TASK TO COMPLETE |
Begin with the line that contains "cad_parts[obj.name] = obj", end with the line that contains "for body, members", and extract exactly that stretch of lines.

** START OF GIVEN DATA **

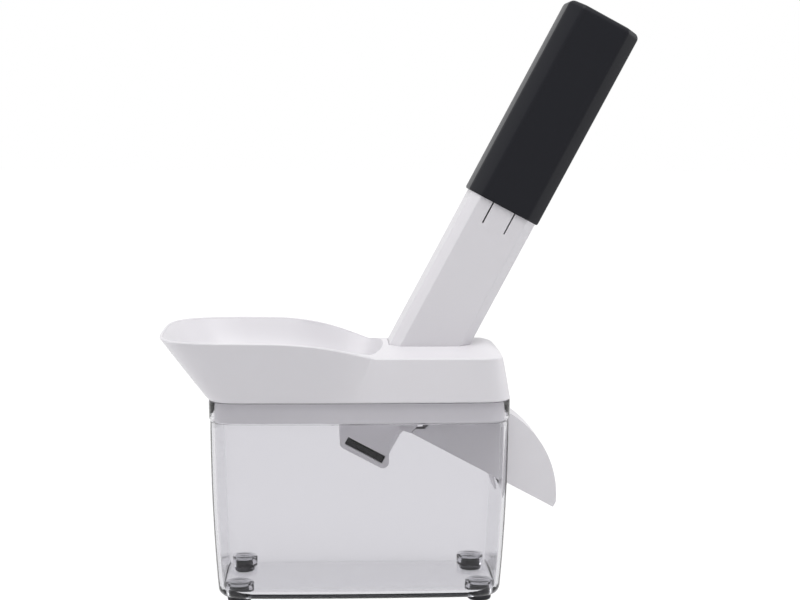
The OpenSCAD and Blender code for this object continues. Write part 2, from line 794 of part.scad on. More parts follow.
// The shaft's tube with its closed top end and the web that carries the rod.
module shaft_tube() {
    difference() {
        translate([0, 0, -60]) linear_extrude(height = shaft_end + 60)
            chamfered(shaft_w, shaft_d, shaft_chamfer);
        difference() {
            translate([0, 0, -61]) linear_extrude(height = shaft_end + 61 - shaft_wall)
                chamfered(inner_w, inner_d, shaft_chamfer - 1.2);
            translate([-shaft_w, -shaft_d, web_s]) cube([2 * shaft_w, 2 * shaft_d, web_t]);
        }
        translate([0, 0, web_s - 1]) cylinder(r = rod_r - 1.15, h = web_t + 2, $fn = 48);
    }
}

// Everything of the shaft that is cut away below the deck.
module shaft_below() {
    big = 120;
    difference() {
        on_axis() translate([-big / 2, -big / 2, -big - 20]) cube([big, big, big + 60]);
        translate([-big, -big, hidden_end_z]) cube([2 * big, 2 * big, big]);
        on_axis() translate([-shaft_w, -shaft_d, tongue_s])
            cube([shaft_w + tongue_right, 2 * shaft_d, 60]);
    }
}

module snap_slits() {
    for (side = [-1, 1]) translate([side * slit_u - slit_w / 2, -shaft_d, slit_start])
        cube([slit_w, shaft_d, slit_end - slit_start]);
    translate([-slit_u, -shaft_d, slit_end - slit_w]) cube([2 * slit_u, shaft_d, slit_w]);
}

module handle_shaft() {
    color(abs_white) difference() {
        on_axis() difference() {
            shaft_tube();
            intersection() {
                snap_slits();
                translate([-shaft_w, -shaft_d, 0]) cube([2 * shaft_w, shaft_d / 2 + shaft_wall + 1, 200]);
            }
        }
        shaft_below();
    }
}

grip_w = shaft_w + grip_extra;
grip_d = shaft_d + grip_extra;
grip_chamfer = 6.5;
grip_gap = 0.1;
grip_round = 3.2;
grip_edge_h = 1.2;
grip_edge_in = 0.7;

module grip_slab(inset, s, h) {
    translate([0, 0, s]) linear_extrude(height = h)
        chamfered(grip_w - 2 * inset, grip_d - 2 * inset, grip_chamfer - inset * 0.6);
}

module handle_grip() {
    color(charcoal) on_axis() difference() {
        hull() {
            grip_slab(0.5, grip_start, 0.4);
            grip_slab(0, grip_start + 0.6, grip_end - grip_start - grip_round - 0.6);
            grip_slab(grip_edge_in, grip_end - grip_edge_h - 0.1, 0.1);
            grip_slab(2.9, grip_end - 0.1, 0.1);
        }
        translate([0, 0, grip_start - 1]) linear_extrude(height = shaft_end - grip_start + 1)
            chamfered(shaft_w + 2 * grip_gap, shaft_d + 2 * grip_gap, shaft_chamfer);
    }
}

module plunger_rod() {
    color(natural) on_axis() difference() {
        union() {
            translate([0, 0, rod_start_s]) cylinder(r = rod_r, h = web_s - rod_start_s, $fn = 48);
            translate([0, 0, web_s - 1]) cylinder(r = rod_r - 1.2, h = web_t + 7, $fn = 48);
        }
        translate([0, 0, rod_start_s - 1]) cylinder(r = pin_r, h = 16, $fn = 48);
        translate([0, 0, rod_start_s + dowel_up]) rotate([90, 0, 0])
            cylinder(r = dowel_r, h = 30, center = true, $fn = 32);
        translate([0, 0, web_s + web_t]) difference() {
            cylinder(r = rod_r, h = clip_t, $fn = 48);
            cylinder(r = clip_r, h = clip_t, $fn = 48);
        }
    }
}

dowel_up = 7;
dowel_r = 1;
clip_t = 1;
clip_r = 3.2;

module pin_dowel() {
    color(steel) on_axis() translate([0, 0, rod_start_s + dowel_up]) rotate([90, 0, 0])
        cylinder(r = dowel_r, h = 2 * rod_r - 0.6, center = true, $fn = 32);
}

module rod_clip() {
    color(steel) on_axis() translate([0, 0, web_s + web_t]) difference() {
        cylinder(r = 6.4, h = clip_t, $fn = 48);
        translate([0, 0, -1]) cylinder(r = clip_r, h = clip_t + 2, $fn = 48);
        translate([-1.6, 0, -1]) cube([3.2, 10, clip_t + 2]);
    }
}

// Round steel pin whose head has four teeth round a hollow.
module pitting_pin() {
    head_top = stripper_s - 0.3;
    color(steel) on_axis() difference() {
        union() {
            translate([0, 0, head_top - 1]) cylinder(r = pin_r,
                h = rod_start_s + 14 - head_top + 1, $fn = 48);
            translate([0, 0, pin_tip_s]) cylinder(r = pin_head_r, h = head_top - pin_tip_s - 0.8, $fn = 48);
            translate([0, 0, head_top - 0.81]) cylinder(r1 = pin_head_r, r2 = pin_r + 0.3,
                h = 0.81, $fn = 48);
        }
        translate([0, 0, pin_tip_s - 1]) cylinder(r = 2.4, h = 3, $fn = 40);
        for (a = [0, 60, 120]) rotate([0, 0, a]) translate([-6, -0.8, pin_tip_s - 1])
            cube([12, 1.6, 2.6]);
        translate([0, 0, rod_start_s + dowel_up]) rotate([90, 0, 0])
            cylinder(r = dowel_r, h = 30, center = true, $fn = 32);
    }
}

// ---- The whole pitter -------------------------------------------------------

reach_right = axis_x + (grip_end - grip_edge_h) * sin(lean)
    + (grip_w / 2 - grip_edge_in) * cos(lean);
middle_x = (reach_right - hopper_reach) / 2;

// The pitter's outline is centred over the origin.
module place() {
    translate([-middle_x, 0, 0]) children();
}

place() stone_container();
place() foot_at(-foot_x, -foot_y);  // foot_front_left
place() foot_at(foot_x, -foot_y);  // foot_front_right
place() foot_at(-foot_x, foot_y);  // foot_back_left
place() foot_at(foot_x, foot_y);  // foot_back_right
place() housing();
place() pitting_bracket();
place() bracket_screws();
place() chute();
place() chute_screws();
place() stripper();
place() stripper_screws();
place() spring_washer();
place() return_spring();
place() gasket();
place() handle_shaft();
place() handle_grip();
place() plunger_rod();
place() pitting_pin();
place() pin_dowel();
place() rod_clip();
place() spring_cap();
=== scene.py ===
"""Looks of a cherry pitter with a push handle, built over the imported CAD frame.

Shapes are written in millimetres about the drawing's centre under the
stone container, and are set down in the frame, in metres, when a mesh is made.
"""

from __future__ import annotations

import json
import logging
import math
import sys
from dataclasses import dataclass, field
from enum import Enum
from typing import Iterable, Sequence

import bmesh
import bpy
import numpy as np
from mathutils import Matrix, Vector

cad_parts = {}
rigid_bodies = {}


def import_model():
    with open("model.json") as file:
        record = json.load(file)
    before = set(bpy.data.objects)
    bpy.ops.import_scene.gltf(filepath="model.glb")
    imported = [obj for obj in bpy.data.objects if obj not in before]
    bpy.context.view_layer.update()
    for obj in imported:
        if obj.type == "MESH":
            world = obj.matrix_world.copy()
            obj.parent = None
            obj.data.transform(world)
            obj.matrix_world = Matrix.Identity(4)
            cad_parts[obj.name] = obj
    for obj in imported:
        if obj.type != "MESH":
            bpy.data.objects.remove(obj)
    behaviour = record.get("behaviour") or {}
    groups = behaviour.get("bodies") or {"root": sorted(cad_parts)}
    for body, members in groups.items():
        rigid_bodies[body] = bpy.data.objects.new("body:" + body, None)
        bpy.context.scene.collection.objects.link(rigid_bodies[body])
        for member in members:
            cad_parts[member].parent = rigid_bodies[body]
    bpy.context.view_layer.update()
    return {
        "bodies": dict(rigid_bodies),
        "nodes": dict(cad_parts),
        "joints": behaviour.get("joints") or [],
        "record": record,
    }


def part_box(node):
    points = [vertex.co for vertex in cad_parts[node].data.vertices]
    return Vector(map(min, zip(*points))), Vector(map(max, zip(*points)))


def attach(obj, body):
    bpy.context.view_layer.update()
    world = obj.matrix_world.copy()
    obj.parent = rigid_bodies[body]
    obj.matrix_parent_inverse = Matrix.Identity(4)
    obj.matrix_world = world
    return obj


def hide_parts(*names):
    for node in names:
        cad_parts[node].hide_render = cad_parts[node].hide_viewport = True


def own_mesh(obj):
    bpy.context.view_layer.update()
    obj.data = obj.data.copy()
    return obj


log = logging.getLogger("cherry_pitter")

Colour = tuple[float, float, float]
Outline = Sequence[tuple[float, float]]
Thing = bpy.types.Object
Finish = bpy.types.Material
Socket = bpy.types.NodeSocket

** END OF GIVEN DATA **

FULL RESPONSE |
            cad_parts[obj.name] = obj
    for obj in imported:
        if obj.type != "MESH":
            bpy.data.objects.remove(obj)
    behaviour = record.get("behaviour") or {}
    groups = behaviour.get("bodies") or {"root": sorted(cad_parts)}
    for body, members in groups.items():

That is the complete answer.